In the first four months of 2018, the Steamship Authority had 549 ferries cancelled because of mechanical problems, more than triple the number of ferry breakdowns in the four previous years combined.

In total, the boat line saw 870 ferry trips cancelled on the Vineyard route between January and April because of mechanical breakdowns, weather issues and end-of-day freight trips that were not needed.

By comparison, in all of 2017 there were 484 cancellations, 26 due to mechanical breakdowns. A total of 148 ferries were cancelled for mechanical reasons from 2014 through 2017.

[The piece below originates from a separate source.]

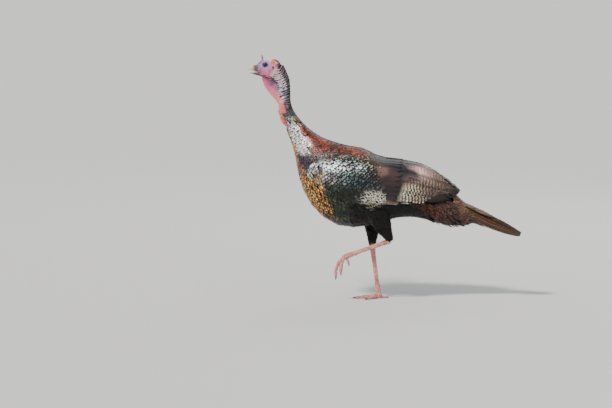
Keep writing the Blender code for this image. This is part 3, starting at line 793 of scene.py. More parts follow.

The numbers tracking cancellations from 2014 through this year appear in a staff summary circulated among boat line board members Monday prior to the monthly Steamship Authority meeting on Nantucket next week.

“I think the numbers speak for themselves,” Vineyard SSA governor Marc Hanover said. “It’s clear we have a huge problem and it needs to be corrected.”

The 14-page report highlights the growing crisis around the boat line over the problems on the Vineyard route and outlines a plan to improve SSA operations, as an alternative to a costly proposal submitted by McKinsey and Company last month.

The McKinsey proposal and its $500,000 price tag is also detailed for the first time in the staff report.

Mr. Hanover has called for the outside independent review, but at a meeting on the Vineyard in April his fellow board members took a different tack, instead asking management to present an alternative plan within two weeks.

Growing controversy now surrounds the SSA over an unprecedented spate of breakdowns and disruptions in service that began in mid-March on the Vineyard route. In April the problems appeared to be solved, but last weekend the ferry Martha’s Vineyard saw another mechanical breakdown, triggering a fresh swirl of criticism and concern, including on social media.

The Monday staff summary acknowledges the many problems — including a communications system that is outmoded and unwieldy — and describes a complicated plan to solve them.

Apart from the extreme number of cancellations on the Vineyard route this year, a staff analysis also found an increasing pattern of cancellations due to weather conditions. As a result, new reporting procedures have been put in place for captains and terminal agents to keep better track of delays and cancellations.

The report also outlines a plan to improve communications, beginning with the hiring of a new communications director, who will be responsible for both developing and carrying out a comprehensive “improvement plan” to the SSA’s communications system.

Until the new communications director is in place, an array of staff responsibilities will be reassigned internally to better manage communication, including updates on the website, travel advisories and email alerts.

A new communications and operations center is proposed that would be housed in the recently completed administration building off Palmer avenue in Falmouth.

The report also proposes working with the Martha’s Vineyard Chamber of Commerce and hosting a public forum on the Vineyard to hear suggestions from Islanders. The forum is tentatively planned for June 5 at the regional high school.

Mr. Hanover said Monday that he still plans to press for outside review at the meeting on Nantucket next Tuesday.

“I believe the general manager and staff are doing all they can, but they don’t have the tools and I don’t believe they can solve this,” he said. “Somebody from the outside needs to be brought in.”